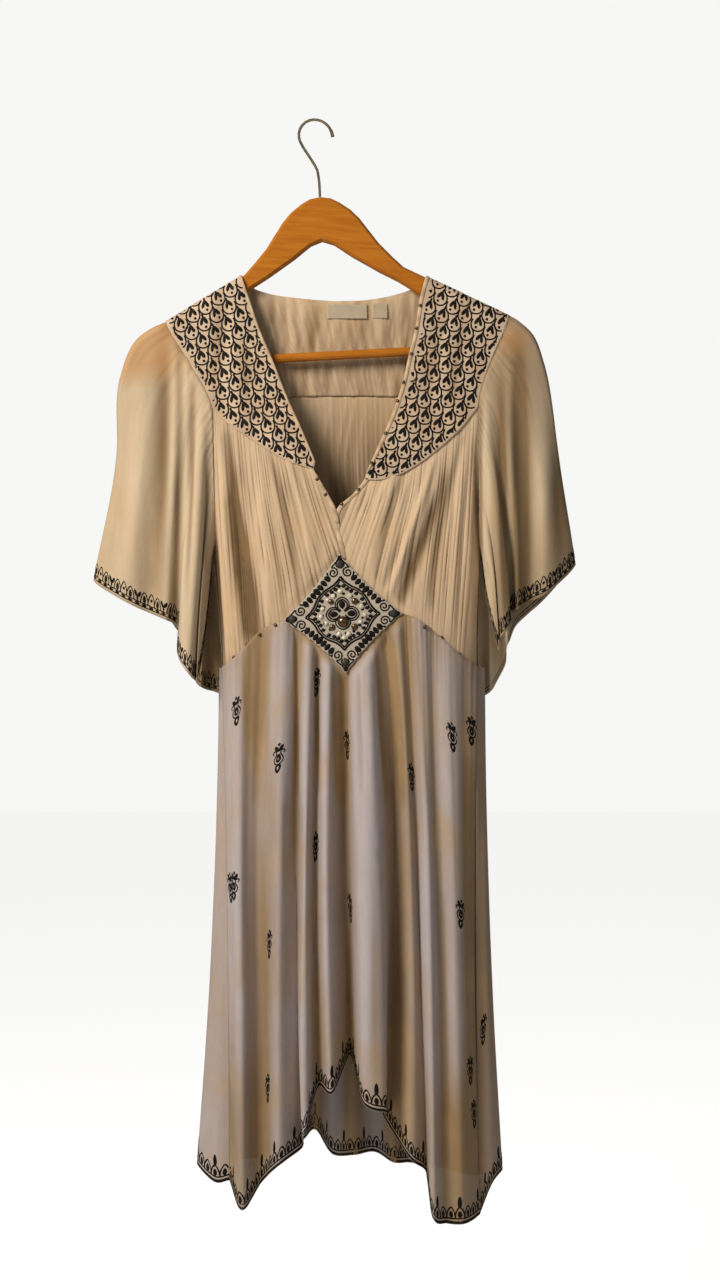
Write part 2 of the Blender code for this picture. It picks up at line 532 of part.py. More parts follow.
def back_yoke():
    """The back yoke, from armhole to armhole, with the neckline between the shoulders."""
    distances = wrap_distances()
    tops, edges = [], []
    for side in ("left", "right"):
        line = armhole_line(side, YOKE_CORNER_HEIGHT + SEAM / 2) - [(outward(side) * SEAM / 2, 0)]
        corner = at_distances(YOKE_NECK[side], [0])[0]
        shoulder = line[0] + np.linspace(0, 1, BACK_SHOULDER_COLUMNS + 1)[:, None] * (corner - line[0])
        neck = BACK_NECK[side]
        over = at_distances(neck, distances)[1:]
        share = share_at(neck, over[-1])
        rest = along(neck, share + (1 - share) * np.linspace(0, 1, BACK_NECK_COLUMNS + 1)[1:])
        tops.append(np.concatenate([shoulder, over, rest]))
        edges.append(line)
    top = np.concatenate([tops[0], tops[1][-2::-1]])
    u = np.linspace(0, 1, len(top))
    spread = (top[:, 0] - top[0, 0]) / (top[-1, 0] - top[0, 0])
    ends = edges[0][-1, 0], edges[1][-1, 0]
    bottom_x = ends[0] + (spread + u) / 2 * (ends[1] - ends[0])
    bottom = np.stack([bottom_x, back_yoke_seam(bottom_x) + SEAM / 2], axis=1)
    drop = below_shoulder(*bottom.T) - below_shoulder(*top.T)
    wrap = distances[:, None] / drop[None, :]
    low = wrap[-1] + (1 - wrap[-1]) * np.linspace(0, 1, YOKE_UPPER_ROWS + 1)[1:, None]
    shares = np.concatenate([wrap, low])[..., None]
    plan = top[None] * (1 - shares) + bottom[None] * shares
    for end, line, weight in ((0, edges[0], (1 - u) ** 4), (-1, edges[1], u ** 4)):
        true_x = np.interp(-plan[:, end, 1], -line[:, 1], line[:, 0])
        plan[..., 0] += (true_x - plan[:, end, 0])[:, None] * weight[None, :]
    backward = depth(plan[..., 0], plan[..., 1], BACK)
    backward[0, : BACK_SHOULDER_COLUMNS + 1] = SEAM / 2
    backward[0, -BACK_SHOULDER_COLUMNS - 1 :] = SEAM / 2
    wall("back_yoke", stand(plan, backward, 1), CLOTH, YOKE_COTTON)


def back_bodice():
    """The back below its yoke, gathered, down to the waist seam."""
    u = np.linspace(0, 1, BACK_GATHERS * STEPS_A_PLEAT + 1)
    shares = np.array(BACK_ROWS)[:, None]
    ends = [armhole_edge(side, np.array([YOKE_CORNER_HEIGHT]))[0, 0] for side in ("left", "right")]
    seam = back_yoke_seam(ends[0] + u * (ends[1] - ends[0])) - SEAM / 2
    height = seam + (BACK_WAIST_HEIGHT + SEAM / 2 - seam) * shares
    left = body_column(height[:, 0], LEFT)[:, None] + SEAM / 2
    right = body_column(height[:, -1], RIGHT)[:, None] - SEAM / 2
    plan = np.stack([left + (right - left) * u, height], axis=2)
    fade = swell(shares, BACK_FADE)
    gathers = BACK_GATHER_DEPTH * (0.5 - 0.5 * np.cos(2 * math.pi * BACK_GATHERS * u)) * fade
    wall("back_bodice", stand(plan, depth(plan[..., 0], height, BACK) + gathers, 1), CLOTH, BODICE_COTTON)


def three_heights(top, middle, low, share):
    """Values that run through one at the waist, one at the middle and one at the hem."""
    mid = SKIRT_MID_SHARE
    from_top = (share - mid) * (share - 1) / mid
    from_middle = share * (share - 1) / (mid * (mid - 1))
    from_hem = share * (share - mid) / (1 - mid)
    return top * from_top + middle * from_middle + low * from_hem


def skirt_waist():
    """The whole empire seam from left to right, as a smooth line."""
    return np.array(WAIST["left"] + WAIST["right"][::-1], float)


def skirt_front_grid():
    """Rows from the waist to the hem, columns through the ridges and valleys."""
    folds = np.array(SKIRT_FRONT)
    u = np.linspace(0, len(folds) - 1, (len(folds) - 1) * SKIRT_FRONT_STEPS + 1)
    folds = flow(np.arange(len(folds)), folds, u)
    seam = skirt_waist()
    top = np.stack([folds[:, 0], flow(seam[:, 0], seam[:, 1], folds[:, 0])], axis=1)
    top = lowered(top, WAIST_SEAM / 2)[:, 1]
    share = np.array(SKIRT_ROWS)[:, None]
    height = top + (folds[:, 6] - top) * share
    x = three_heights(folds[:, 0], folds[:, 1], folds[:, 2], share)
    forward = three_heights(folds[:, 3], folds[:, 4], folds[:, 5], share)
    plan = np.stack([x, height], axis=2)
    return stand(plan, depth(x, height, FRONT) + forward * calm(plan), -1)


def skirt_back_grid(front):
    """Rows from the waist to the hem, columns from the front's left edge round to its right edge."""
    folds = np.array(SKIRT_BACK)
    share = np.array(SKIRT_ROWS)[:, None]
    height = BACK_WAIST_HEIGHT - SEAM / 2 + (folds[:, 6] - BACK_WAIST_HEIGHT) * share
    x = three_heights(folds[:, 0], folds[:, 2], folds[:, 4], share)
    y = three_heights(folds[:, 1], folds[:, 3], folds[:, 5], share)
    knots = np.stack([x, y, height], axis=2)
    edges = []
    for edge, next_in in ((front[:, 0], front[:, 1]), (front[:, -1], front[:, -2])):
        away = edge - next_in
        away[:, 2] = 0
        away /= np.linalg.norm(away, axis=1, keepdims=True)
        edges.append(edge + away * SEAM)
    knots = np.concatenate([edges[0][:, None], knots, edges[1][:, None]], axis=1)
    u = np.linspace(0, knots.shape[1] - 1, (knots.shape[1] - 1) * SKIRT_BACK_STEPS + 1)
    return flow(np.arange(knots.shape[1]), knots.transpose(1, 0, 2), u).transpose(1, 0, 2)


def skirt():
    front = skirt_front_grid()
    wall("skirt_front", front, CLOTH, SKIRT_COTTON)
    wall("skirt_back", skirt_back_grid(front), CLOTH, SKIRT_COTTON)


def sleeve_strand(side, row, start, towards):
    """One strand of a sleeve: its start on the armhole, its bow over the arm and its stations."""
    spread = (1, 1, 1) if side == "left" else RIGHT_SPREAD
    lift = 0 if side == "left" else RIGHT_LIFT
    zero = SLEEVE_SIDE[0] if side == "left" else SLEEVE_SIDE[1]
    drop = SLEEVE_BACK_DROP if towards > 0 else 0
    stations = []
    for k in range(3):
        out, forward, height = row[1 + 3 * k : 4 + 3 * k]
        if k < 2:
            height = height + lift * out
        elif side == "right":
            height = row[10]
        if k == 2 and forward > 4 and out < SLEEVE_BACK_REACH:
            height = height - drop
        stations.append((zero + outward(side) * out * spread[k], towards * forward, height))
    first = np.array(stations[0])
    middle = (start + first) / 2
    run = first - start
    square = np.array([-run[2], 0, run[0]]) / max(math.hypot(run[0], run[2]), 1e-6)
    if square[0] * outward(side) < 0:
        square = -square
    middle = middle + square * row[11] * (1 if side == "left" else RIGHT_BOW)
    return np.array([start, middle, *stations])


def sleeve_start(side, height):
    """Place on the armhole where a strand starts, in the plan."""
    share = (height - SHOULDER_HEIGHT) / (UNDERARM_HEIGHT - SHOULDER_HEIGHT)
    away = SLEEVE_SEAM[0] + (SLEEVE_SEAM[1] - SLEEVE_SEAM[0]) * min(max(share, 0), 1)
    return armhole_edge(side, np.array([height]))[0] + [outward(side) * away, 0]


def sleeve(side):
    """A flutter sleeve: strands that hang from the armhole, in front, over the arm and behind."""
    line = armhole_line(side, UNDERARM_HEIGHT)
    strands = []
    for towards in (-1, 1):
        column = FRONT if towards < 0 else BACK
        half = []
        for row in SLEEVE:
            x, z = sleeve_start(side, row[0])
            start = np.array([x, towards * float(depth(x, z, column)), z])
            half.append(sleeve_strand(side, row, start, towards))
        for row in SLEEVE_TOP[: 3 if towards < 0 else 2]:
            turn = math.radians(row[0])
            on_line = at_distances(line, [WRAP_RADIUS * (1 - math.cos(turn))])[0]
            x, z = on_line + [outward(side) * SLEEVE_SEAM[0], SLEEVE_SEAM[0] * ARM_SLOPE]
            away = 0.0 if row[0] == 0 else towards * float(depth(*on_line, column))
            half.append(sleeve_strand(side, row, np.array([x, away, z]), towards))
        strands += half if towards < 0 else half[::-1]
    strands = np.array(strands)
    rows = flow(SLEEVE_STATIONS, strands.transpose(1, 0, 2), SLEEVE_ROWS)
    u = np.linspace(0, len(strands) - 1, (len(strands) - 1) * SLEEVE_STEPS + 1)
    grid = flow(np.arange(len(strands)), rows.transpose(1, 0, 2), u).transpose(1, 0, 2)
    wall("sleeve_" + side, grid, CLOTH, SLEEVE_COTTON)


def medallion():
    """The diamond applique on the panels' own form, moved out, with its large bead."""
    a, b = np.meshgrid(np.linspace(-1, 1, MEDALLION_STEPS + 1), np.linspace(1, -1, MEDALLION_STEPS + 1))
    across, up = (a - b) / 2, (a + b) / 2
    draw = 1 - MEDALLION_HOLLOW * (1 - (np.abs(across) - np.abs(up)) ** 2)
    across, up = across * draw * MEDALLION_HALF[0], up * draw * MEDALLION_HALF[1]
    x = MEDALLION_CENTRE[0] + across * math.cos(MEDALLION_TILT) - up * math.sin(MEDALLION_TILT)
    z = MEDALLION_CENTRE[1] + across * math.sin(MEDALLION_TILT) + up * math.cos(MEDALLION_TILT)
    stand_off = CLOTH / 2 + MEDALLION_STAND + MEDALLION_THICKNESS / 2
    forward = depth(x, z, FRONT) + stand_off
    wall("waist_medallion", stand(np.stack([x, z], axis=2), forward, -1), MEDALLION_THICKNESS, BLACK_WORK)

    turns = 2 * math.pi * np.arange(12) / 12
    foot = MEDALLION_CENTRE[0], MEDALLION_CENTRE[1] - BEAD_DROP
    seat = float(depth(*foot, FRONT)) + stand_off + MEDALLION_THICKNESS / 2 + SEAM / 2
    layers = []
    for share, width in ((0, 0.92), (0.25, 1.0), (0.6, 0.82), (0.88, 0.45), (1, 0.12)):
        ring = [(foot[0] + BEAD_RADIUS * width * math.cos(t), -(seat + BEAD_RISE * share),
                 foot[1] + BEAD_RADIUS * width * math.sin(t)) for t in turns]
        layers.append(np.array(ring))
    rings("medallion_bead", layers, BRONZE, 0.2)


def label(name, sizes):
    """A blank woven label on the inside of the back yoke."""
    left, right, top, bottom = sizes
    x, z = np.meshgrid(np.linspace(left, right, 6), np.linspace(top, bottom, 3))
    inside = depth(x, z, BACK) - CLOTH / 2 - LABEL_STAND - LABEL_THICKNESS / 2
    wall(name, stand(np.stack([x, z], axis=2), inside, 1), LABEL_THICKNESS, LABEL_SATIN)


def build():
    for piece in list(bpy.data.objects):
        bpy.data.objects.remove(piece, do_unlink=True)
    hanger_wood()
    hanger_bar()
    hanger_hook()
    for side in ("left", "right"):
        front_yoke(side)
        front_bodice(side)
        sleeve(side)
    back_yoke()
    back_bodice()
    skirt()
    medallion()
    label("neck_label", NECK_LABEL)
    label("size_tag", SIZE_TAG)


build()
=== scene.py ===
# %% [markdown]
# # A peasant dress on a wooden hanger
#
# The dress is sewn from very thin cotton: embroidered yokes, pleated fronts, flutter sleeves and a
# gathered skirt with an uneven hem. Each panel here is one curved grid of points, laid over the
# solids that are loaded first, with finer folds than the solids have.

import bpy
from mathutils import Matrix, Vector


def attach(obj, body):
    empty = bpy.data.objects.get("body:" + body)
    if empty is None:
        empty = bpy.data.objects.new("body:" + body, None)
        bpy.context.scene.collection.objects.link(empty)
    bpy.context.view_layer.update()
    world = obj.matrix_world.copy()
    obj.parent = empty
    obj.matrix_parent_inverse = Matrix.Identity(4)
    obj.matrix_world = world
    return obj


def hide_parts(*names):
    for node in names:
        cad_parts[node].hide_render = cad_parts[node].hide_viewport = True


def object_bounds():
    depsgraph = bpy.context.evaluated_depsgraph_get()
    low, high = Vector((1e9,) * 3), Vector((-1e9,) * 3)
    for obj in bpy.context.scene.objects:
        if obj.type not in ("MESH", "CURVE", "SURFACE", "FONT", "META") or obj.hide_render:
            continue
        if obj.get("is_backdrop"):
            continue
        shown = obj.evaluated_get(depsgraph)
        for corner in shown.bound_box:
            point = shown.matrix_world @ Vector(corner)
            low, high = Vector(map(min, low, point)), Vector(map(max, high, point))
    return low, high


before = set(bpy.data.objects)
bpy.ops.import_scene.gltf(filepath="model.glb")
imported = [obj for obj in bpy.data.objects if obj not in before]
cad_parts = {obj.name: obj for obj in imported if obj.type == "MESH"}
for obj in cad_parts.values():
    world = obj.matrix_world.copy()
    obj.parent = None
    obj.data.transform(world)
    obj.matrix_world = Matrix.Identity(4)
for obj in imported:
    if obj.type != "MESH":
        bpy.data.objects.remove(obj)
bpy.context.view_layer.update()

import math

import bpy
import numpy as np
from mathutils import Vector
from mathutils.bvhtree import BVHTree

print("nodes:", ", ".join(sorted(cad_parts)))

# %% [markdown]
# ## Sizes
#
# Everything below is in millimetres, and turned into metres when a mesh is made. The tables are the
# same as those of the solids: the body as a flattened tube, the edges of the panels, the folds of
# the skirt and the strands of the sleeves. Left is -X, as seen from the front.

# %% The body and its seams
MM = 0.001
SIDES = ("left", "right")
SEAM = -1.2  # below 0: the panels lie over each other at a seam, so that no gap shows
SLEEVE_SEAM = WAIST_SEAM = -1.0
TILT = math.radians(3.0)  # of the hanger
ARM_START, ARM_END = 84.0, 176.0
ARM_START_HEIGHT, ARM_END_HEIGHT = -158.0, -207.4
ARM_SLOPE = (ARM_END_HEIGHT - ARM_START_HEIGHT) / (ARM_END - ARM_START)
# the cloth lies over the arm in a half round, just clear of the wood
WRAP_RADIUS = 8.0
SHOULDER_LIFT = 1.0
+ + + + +
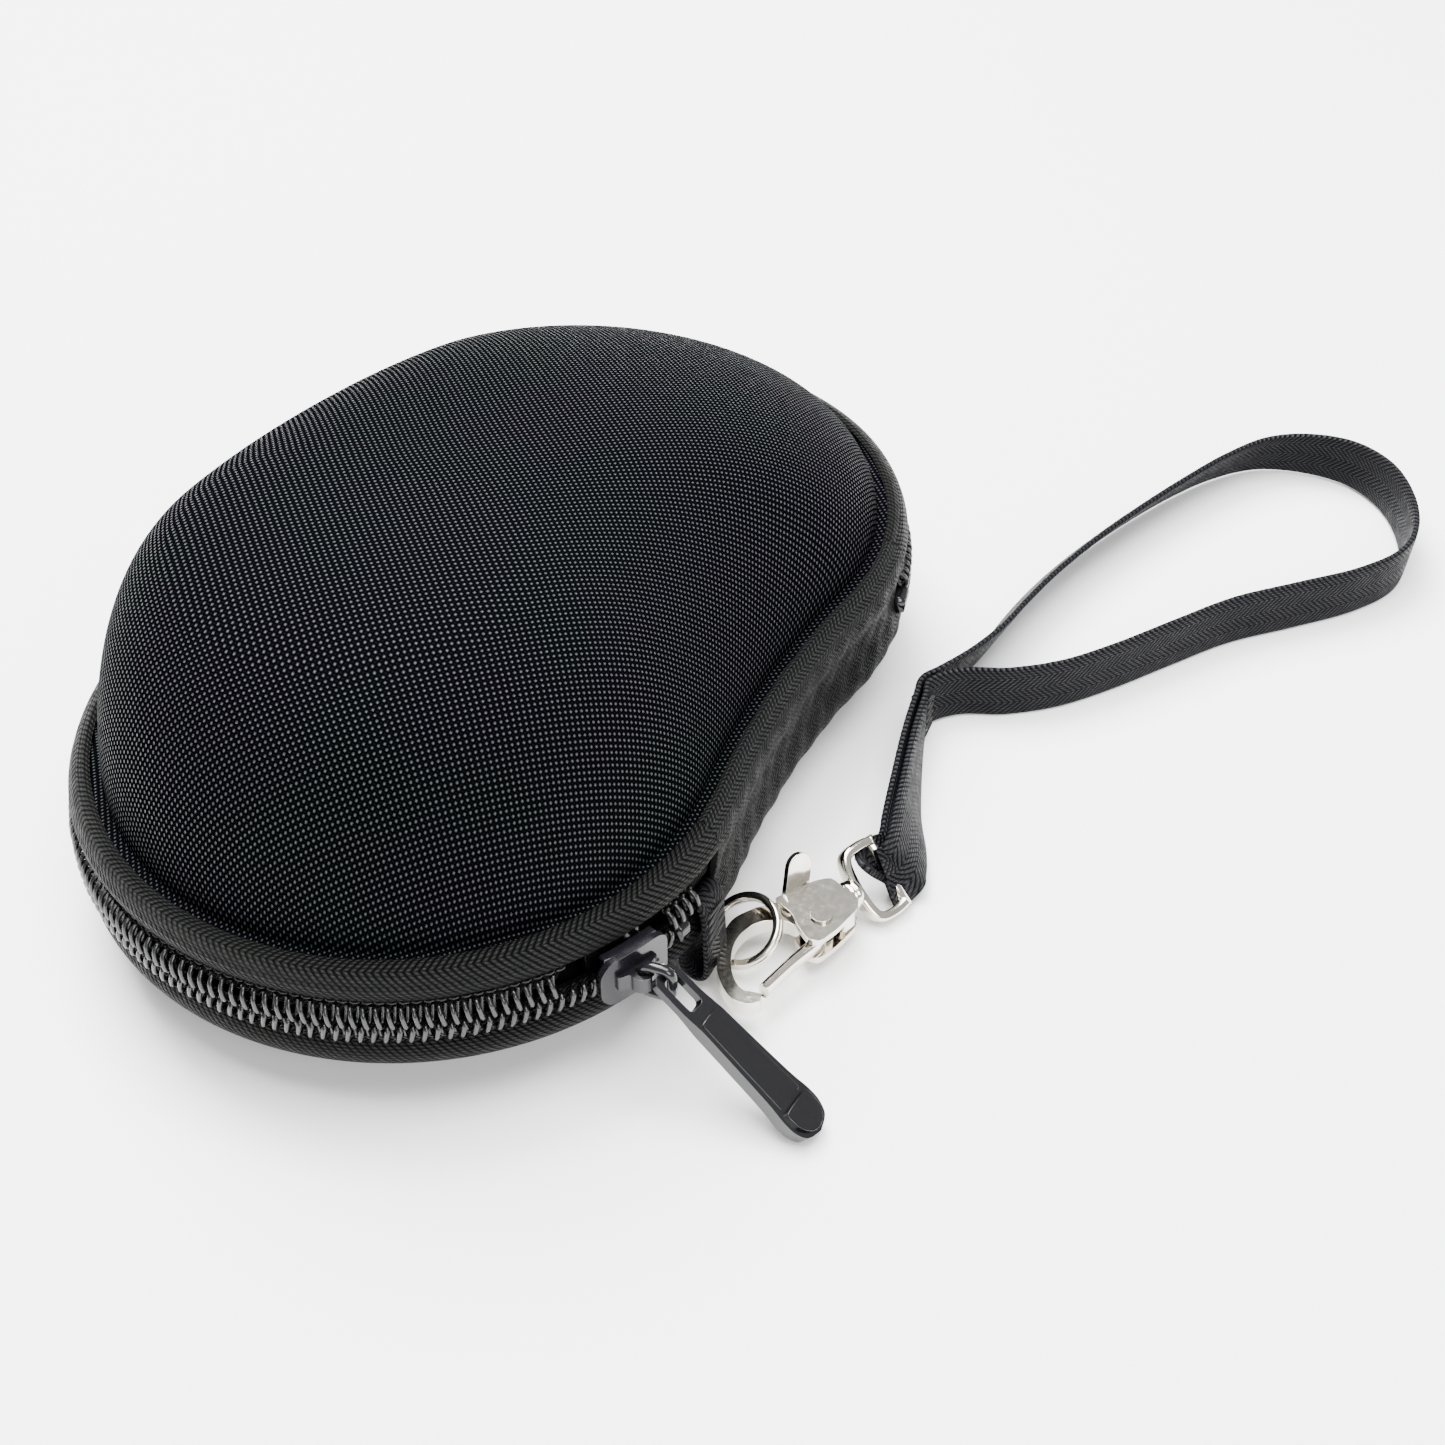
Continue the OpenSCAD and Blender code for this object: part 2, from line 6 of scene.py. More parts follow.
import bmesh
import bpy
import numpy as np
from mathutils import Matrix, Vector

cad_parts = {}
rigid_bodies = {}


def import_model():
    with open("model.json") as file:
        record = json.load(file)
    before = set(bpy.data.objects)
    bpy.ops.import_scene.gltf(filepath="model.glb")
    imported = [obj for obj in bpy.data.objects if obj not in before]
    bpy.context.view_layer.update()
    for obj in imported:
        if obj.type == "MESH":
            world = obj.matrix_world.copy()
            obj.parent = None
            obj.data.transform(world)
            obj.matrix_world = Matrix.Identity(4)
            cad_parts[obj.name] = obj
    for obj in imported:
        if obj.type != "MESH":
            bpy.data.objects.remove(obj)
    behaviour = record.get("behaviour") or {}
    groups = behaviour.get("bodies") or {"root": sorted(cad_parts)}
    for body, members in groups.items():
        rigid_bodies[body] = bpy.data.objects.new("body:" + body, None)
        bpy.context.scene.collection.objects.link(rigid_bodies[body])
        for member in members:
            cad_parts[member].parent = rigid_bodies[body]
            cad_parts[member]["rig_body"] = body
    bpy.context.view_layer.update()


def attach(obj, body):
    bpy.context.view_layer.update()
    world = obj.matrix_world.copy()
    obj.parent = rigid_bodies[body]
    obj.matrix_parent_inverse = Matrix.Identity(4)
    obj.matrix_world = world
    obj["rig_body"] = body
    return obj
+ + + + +
Description of the task: From the line with "hanger_hook()" through the line with "obj.parent = empty", repeat every line exactly, both ends included, and nothing outside that range.

Completed task:
    hanger_hook()
    for side in ("left", "right"):
        front_yoke(side)
        front_bodice(side)
        sleeve(side)
    back_yoke()
    back_bodice()
    skirt()
    medallion()
    label("neck_label", NECK_LABEL)
    label("size_tag", SIZE_TAG)


build()
=== scene.py ===
# %% [markdown]
# # A peasant dress on a wooden hanger
#
# The dress is sewn from very thin cotton: embroidered yokes, pleated fronts, flutter sleeves and a
# gathered skirt with an uneven hem. Each panel here is one curved grid of points, laid over the
# solids that are loaded first, with finer folds than the solids have.

import bpy
from mathutils import Matrix, Vector


def attach(obj, body):
    empty = bpy.data.objects.get("body:" + body)
    if empty is None:
        empty = bpy.data.objects.new("body:" + body, None)
        bpy.context.scene.collection.objects.link(empty)
    bpy.context.view_layer.update()
    world = obj.matrix_world.copy()
    obj.parent = empty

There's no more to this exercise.